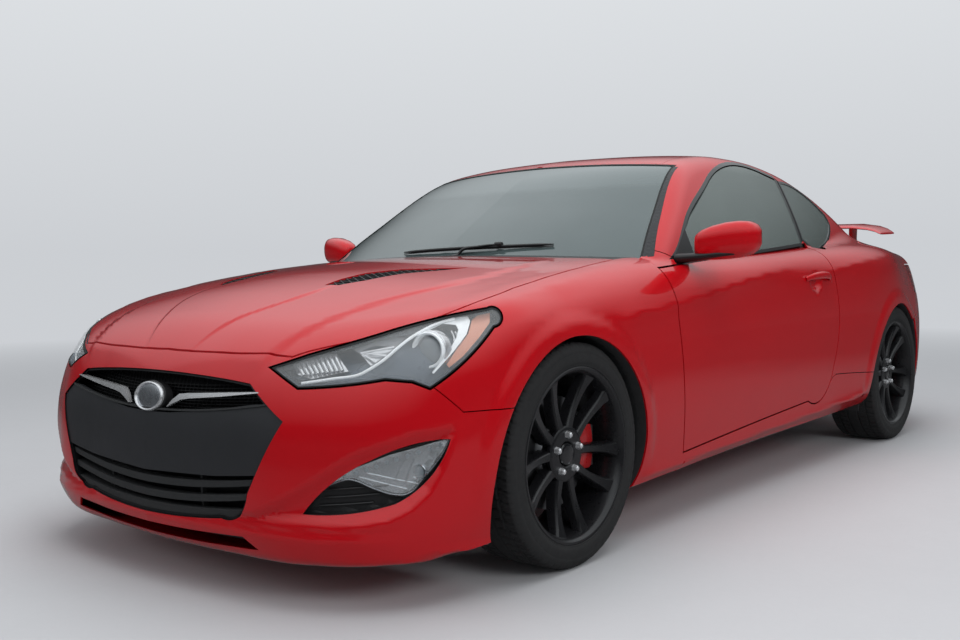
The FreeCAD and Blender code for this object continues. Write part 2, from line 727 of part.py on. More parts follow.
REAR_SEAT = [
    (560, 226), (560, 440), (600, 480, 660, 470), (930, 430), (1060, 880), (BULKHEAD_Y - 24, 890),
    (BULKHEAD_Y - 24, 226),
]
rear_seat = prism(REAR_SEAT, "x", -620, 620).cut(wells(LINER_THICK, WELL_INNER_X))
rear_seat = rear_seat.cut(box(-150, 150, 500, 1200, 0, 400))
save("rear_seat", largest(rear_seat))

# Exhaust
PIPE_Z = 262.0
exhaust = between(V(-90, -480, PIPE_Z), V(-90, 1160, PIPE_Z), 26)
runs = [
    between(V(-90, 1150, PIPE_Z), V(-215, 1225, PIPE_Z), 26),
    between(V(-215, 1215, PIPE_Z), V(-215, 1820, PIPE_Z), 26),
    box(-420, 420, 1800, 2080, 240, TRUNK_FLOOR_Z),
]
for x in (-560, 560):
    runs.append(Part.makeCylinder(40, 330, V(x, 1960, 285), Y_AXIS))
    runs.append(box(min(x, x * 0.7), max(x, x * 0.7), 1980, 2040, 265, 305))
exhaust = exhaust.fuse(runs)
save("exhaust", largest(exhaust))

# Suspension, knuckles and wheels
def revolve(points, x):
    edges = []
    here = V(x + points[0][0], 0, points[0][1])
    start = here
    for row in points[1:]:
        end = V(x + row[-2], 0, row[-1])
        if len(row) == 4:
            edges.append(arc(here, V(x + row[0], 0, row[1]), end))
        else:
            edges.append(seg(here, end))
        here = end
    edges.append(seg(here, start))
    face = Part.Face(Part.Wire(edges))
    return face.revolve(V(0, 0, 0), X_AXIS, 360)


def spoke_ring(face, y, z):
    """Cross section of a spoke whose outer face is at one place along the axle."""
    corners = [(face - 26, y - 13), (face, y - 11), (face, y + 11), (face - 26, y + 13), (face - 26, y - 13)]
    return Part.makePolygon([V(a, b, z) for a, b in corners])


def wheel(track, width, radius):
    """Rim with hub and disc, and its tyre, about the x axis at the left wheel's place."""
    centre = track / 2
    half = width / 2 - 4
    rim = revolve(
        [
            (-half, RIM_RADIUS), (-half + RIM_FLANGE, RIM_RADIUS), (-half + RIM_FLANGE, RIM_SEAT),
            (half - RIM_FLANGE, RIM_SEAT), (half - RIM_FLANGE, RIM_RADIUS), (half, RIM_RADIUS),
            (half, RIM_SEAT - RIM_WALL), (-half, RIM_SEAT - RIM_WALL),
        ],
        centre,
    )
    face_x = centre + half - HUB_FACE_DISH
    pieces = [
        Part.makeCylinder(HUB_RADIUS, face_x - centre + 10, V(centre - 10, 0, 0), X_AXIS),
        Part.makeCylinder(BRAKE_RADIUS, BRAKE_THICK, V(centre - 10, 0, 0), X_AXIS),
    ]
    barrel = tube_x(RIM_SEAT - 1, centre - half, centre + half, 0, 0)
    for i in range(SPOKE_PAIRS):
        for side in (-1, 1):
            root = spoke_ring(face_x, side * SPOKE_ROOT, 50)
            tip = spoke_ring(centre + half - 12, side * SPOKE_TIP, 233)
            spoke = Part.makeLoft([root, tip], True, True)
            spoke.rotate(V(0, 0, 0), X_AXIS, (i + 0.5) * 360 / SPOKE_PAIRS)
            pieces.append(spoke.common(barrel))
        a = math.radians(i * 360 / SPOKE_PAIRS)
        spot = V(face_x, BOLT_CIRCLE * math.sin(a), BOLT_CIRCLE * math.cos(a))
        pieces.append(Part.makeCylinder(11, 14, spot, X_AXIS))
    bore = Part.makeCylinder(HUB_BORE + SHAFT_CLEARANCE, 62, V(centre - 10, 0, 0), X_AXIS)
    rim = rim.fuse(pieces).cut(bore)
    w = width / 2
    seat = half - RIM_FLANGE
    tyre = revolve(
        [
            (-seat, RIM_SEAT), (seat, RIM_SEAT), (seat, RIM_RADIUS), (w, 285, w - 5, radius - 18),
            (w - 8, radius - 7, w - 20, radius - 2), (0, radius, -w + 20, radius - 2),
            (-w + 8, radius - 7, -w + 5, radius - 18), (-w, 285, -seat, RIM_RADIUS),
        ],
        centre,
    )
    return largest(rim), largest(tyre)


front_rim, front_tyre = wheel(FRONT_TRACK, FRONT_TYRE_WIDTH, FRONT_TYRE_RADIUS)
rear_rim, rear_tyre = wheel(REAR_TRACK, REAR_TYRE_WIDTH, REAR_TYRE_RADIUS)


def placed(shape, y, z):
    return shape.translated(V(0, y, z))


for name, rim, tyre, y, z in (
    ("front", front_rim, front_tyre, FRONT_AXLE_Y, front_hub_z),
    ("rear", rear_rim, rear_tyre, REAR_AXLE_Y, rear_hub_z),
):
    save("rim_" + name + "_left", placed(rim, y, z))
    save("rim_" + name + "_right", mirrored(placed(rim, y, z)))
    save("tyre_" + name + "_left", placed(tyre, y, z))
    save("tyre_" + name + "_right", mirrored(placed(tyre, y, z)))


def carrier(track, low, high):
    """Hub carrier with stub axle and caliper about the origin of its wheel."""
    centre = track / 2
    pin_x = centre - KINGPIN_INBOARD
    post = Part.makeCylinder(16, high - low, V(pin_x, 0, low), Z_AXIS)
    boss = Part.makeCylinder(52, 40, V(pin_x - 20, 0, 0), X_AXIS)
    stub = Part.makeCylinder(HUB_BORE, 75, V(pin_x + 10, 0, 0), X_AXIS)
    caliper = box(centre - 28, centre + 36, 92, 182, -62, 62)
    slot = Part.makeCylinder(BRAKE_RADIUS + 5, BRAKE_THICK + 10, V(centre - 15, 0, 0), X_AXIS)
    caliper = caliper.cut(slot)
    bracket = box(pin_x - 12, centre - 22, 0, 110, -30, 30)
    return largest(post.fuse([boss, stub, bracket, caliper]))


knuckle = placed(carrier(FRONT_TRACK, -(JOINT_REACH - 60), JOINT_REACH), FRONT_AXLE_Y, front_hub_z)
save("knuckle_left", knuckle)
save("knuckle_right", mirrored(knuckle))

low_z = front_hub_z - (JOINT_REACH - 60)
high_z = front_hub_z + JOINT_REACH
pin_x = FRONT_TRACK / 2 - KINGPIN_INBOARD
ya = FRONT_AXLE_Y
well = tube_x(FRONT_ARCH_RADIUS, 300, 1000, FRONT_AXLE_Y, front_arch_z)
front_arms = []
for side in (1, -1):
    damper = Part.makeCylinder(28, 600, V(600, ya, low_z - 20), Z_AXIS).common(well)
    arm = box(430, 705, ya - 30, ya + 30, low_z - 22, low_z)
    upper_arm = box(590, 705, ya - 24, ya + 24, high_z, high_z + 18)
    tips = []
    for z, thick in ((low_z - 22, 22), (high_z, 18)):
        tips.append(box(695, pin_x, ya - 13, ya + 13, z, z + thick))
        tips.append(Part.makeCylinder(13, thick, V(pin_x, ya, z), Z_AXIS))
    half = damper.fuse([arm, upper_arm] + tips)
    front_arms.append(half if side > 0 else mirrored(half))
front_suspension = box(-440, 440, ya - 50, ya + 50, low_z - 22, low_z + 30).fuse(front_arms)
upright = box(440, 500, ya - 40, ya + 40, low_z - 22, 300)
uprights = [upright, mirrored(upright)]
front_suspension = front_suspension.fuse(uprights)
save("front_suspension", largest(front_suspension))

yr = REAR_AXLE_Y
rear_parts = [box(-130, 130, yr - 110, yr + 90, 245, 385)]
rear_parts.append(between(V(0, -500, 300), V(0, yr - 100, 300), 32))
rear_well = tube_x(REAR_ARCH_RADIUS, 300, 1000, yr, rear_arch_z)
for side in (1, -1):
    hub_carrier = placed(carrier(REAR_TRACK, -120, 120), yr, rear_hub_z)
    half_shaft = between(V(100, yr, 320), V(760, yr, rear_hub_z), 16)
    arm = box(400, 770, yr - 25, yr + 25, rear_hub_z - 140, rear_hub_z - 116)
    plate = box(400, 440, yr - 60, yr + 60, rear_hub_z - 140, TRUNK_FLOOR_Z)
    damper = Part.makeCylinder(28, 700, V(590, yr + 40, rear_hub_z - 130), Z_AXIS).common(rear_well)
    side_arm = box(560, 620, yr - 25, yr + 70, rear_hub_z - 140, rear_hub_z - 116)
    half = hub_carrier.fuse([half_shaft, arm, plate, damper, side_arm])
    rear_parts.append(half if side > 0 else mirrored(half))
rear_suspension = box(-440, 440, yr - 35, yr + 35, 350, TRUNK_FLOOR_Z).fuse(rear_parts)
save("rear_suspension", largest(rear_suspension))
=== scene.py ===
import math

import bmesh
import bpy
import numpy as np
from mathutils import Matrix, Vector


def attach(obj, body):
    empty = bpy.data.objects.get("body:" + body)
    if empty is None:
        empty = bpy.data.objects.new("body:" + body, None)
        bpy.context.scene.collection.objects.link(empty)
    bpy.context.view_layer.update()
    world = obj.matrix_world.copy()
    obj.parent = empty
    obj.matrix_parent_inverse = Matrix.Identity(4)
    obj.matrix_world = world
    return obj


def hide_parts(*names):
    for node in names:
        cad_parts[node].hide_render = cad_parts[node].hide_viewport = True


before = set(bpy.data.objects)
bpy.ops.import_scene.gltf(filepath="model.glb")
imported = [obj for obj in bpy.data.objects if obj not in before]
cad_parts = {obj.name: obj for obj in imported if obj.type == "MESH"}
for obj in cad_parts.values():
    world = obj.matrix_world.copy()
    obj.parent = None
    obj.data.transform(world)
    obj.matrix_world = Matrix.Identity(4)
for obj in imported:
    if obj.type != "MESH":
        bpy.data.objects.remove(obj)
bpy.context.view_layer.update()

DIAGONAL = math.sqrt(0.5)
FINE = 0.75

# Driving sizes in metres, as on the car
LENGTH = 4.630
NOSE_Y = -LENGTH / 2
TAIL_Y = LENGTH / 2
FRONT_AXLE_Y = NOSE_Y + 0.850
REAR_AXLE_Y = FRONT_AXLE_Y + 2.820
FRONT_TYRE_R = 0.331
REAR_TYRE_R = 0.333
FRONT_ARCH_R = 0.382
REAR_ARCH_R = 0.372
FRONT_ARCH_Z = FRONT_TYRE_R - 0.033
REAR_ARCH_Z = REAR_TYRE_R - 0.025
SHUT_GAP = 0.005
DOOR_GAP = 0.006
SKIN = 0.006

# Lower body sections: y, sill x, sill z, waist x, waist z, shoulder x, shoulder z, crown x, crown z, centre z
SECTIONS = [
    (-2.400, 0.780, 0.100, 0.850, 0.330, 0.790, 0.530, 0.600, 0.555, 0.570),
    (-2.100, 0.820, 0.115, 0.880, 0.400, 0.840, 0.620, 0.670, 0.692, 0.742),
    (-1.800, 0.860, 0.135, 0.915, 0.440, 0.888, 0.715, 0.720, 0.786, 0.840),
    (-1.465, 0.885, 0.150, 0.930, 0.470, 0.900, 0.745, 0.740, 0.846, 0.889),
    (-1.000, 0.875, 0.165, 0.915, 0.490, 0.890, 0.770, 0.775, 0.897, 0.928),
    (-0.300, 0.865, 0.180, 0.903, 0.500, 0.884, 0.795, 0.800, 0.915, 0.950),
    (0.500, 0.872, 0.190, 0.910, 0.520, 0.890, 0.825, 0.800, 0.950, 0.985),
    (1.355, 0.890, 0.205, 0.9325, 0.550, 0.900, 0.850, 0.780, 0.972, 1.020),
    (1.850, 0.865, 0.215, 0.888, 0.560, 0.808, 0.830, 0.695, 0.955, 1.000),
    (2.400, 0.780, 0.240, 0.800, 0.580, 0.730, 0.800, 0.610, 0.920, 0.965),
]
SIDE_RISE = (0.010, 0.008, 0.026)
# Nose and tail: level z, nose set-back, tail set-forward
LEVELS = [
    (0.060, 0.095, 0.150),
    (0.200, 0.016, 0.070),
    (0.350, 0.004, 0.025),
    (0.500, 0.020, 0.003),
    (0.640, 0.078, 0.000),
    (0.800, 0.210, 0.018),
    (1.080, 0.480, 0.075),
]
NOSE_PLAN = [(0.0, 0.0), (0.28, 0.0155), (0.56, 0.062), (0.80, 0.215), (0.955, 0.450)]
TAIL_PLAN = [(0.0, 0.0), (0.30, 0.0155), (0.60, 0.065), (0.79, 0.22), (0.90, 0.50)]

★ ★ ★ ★

▶ EXERCISE OBJECTIVE
Proceeding from the line containing "yr = REAR_AXLE_Y" through the line containing "FINE = 0.75", transcribe the lines above exactly, both end lines included.

▶ RESPONSE TO THIS TASK
yr = REAR_AXLE_Y
rear_parts = [box(-130, 130, yr - 110, yr + 90, 245, 385)]
rear_parts.append(between(V(0, -500, 300), V(0, yr - 100, 300), 32))
rear_well = tube_x(REAR_ARCH_RADIUS, 300, 1000, yr, rear_arch_z)
for side in (1, -1):
    hub_carrier = placed(carrier(REAR_TRACK, -120, 120), yr, rear_hub_z)
    half_shaft = between(V(100, yr, 320), V(760, yr, rear_hub_z), 16)
    arm = box(400, 770, yr - 25, yr + 25, rear_hub_z - 140, rear_hub_z - 116)
    plate = box(400, 440, yr - 60, yr + 60, rear_hub_z - 140, TRUNK_FLOOR_Z)
    damper = Part.makeCylinder(28, 700, V(590, yr + 40, rear_hub_z - 130), Z_AXIS).common(rear_well)
    side_arm = box(560, 620, yr - 25, yr + 70, rear_hub_z - 140, rear_hub_z - 116)
    half = hub_carrier.fuse([half_shaft, arm, plate, damper, side_arm])
    rear_parts.append(half if side > 0 else mirrored(half))
rear_suspension = box(-440, 440, yr - 35, yr + 35, 350, TRUNK_FLOOR_Z).fuse(rear_parts)
save("rear_suspension", largest(rear_suspension))
=== scene.py ===
import math

import bmesh
import bpy
import numpy as np
from mathutils import Matrix, Vector


def attach(obj, body):
    empty = bpy.data.objects.get("body:" + body)
    if empty is None:
        empty = bpy.data.objects.new("body:" + body, None)
        bpy.context.scene.collection.objects.link(empty)
    bpy.context.view_layer.update()
    world = obj.matrix_world.copy()
    obj.parent = empty
    obj.matrix_parent_inverse = Matrix.Identity(4)
    obj.matrix_world = world
    return obj


def hide_parts(*names):
    for node in names:
        cad_parts[node].hide_render = cad_parts[node].hide_viewport = True


before = set(bpy.data.objects)
bpy.ops.import_scene.gltf(filepath="model.glb")
imported = [obj for obj in bpy.data.objects if obj not in before]
cad_parts = {obj.name: obj for obj in imported if obj.type == "MESH"}
for obj in cad_parts.values():
    world = obj.matrix_world.copy()
    obj.parent = None
    obj.data.transform(world)
    obj.matrix_world = Matrix.Identity(4)
for obj in imported:
    if obj.type != "MESH":
        bpy.data.objects.remove(obj)
bpy.context.view_layer.update()

DIAGONAL = math.sqrt(0.5)
FINE = 0.75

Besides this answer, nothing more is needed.